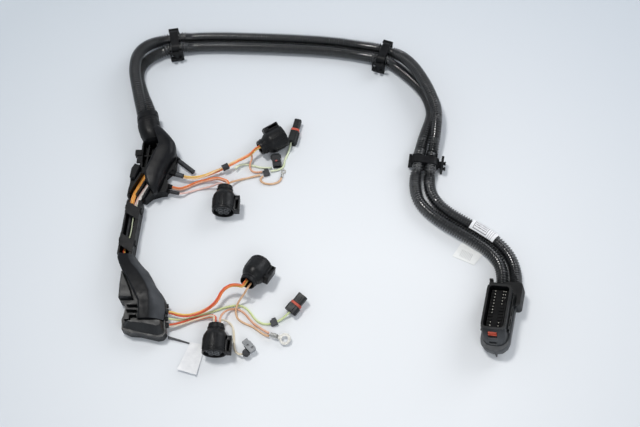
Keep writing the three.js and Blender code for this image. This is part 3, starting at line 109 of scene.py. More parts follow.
class Finish:
    """A material's node tree, with short calls for the nodes that are used here."""

    def __init__(self, name, roughness=0.5, metallic=0.0):
        self.material = bpy.data.materials.new(name)
        self.material.use_nodes = True
        self.tree = self.material.node_tree
        self.shader = self.tree.nodes["Principled BSDF"]
        self.shader.inputs["Roughness"].default_value = roughness
        self.shader.inputs["Metallic"].default_value = metallic
        self.place = self.node("ShaderNodeTexCoord").outputs["Object"]

    def node(self, kind, **settings):
        made = self.tree.nodes.new(kind)
        for key, value in settings.items():
            setattr(made, key, value)
        return made

    def link(self, source, target):
        self.tree.links.new(source, target)

    def noise(self, scale, detail=3.0, roughness=0.5, stretch=None):
        noise = self.node("ShaderNodeTexNoise")
        noise.inputs["Scale"].default_value = scale
        noise.inputs["Detail"].default_value = detail
        noise.inputs["Roughness"].default_value = roughness
        source = self.place
        if stretch:
            mapping = self.node("ShaderNodeMapping")
            mapping.inputs["Scale"].default_value = stretch
            self.link(source, mapping.inputs["Vector"])
            source = mapping.outputs["Vector"]
        self.link(source, noise.inputs["Vector"])
        return noise.outputs["Fac"]

    def ramp(self, source, low, high, start=0.0, end=1.0):
        node = self.node("ShaderNodeMapRange")
        node.inputs["From Min"].default_value = low
        node.inputs["From Max"].default_value = high
        node.inputs["To Min"].default_value = start
        node.inputs["To Max"].default_value = end
        self.link(source, node.inputs["Value"])
        return node.outputs["Result"]

    def mix(self, share, first, second):
        node = self.node("ShaderNodeMix", data_type="RGBA")
        for socket, value in ((node.inputs["A"], first), (node.inputs["B"], second)):
            self.colour(value, socket)
        self.link(share, node.inputs["Factor"])
        return node.outputs["Result"]

    def colour(self, value, socket):
        if isinstance(value, tuple):
            socket.default_value = (*value, 1)
        else:
            self.link(value, socket)

    def multiply(self, first, second):
        node = self.node("ShaderNodeMath", operation="MULTIPLY")
        for socket, value in zip(node.inputs, (first, second)):
            if isinstance(value, float):
                socket.default_value = value
            else:
                self.link(value, socket)
        return node.outputs["Value"]

    def bump(self, source, strength, depth):
        node = self.node("ShaderNodeBump")
        node.inputs["Strength"].default_value = strength
        node.inputs["Distance"].default_value = depth
        self.link(source, node.inputs["Height"])
        self.link(node.outputs["Normal"], self.shader.inputs["Normal"])

    def facing_up(self):
        split = self.node("ShaderNodeSeparateXYZ")
        self.link(self.node("ShaderNodeNewGeometry").outputs["Normal"], split.inputs["Vector"])
        return self.ramp(split.outputs["Z"], 0.35, 0.95)

    def paint(self, colour):
        self.colour(colour, self.shader.inputs["Base Color"])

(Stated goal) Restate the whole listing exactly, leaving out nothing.

(Solution below)
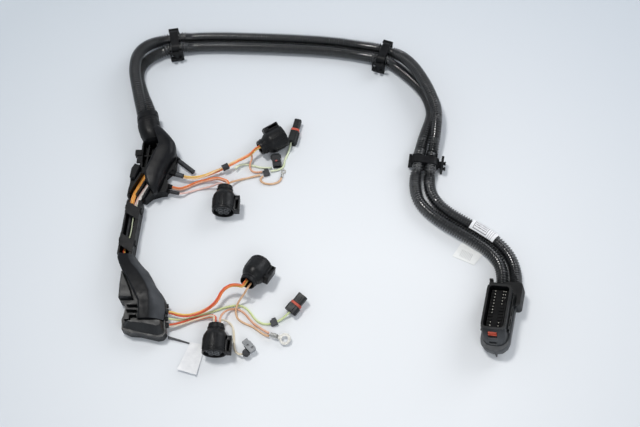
Keep writing the three.js and Blender code for this image. This is part 3, starting at line 109 of scene.py. More parts follow.
class Finish:
    """A material's node tree, with short calls for the nodes that are used here."""

    def __init__(self, name, roughness=0.5, metallic=0.0):
        self.material = bpy.data.materials.new(name)
        self.material.use_nodes = True
        self.tree = self.material.node_tree
        self.shader = self.tree.nodes["Principled BSDF"]
        self.shader.inputs["Roughness"].default_value = roughness
        self.shader.inputs["Metallic"].default_value = metallic
        self.place = self.node("ShaderNodeTexCoord").outputs["Object"]

    def node(self, kind, **settings):
        made = self.tree.nodes.new(kind)
        for key, value in settings.items():
            setattr(made, key, value)
        return made

    def link(self, source, target):
        self.tree.links.new(source, target)

    def noise(self, scale, detail=3.0, roughness=0.5, stretch=None):
        noise = self.node("ShaderNodeTexNoise")
        noise.inputs["Scale"].default_value = scale
        noise.inputs["Detail"].default_value = detail
        noise.inputs["Roughness"].default_value = roughness
        source = self.place
        if stretch:
            mapping = self.node("ShaderNodeMapping")
            mapping.inputs["Scale"].default_value = stretch
            self.link(source, mapping.inputs["Vector"])
            source = mapping.outputs["Vector"]
        self.link(source, noise.inputs["Vector"])
        return noise.outputs["Fac"]

    def ramp(self, source, low, high, start=0.0, end=1.0):
        node = self.node("ShaderNodeMapRange")
        node.inputs["From Min"].default_value = low
        node.inputs["From Max"].default_value = high
        node.inputs["To Min"].default_value = start
        node.inputs["To Max"].default_value = end
        self.link(source, node.inputs["Value"])
        return node.outputs["Result"]

    def mix(self, share, first, second):
        node = self.node("ShaderNodeMix", data_type="RGBA")
        for socket, value in ((node.inputs["A"], first), (node.inputs["B"], second)):
            self.colour(value, socket)
        self.link(share, node.inputs["Factor"])
        return node.outputs["Result"]

    def colour(self, value, socket):
        if isinstance(value, tuple):
            socket.default_value = (*value, 1)
        else:
            self.link(value, socket)

    def multiply(self, first, second):
        node = self.node("ShaderNodeMath", operation="MULTIPLY")
        for socket, value in zip(node.inputs, (first, second)):
            if isinstance(value, float):
                socket.default_value = value
            else:
                self.link(value, socket)
        return node.outputs["Value"]

    def bump(self, source, strength, depth):
        node = self.node("ShaderNodeBump")
        node.inputs["Strength"].default_value = strength
        node.inputs["Distance"].default_value = depth
        self.link(source, node.inputs["Height"])
        self.link(node.outputs["Normal"], self.shader.inputs["Normal"])

    def facing_up(self):
        split = self.node("ShaderNodeSeparateXYZ")
        self.link(self.node("ShaderNodeNewGeometry").outputs["Normal"], split.inputs["Vector"])
        return self.ramp(split.outputs["Z"], 0.35, 0.95)

    def paint(self, colour):
        self.colour(colour, self.shader.inputs["Base Color"])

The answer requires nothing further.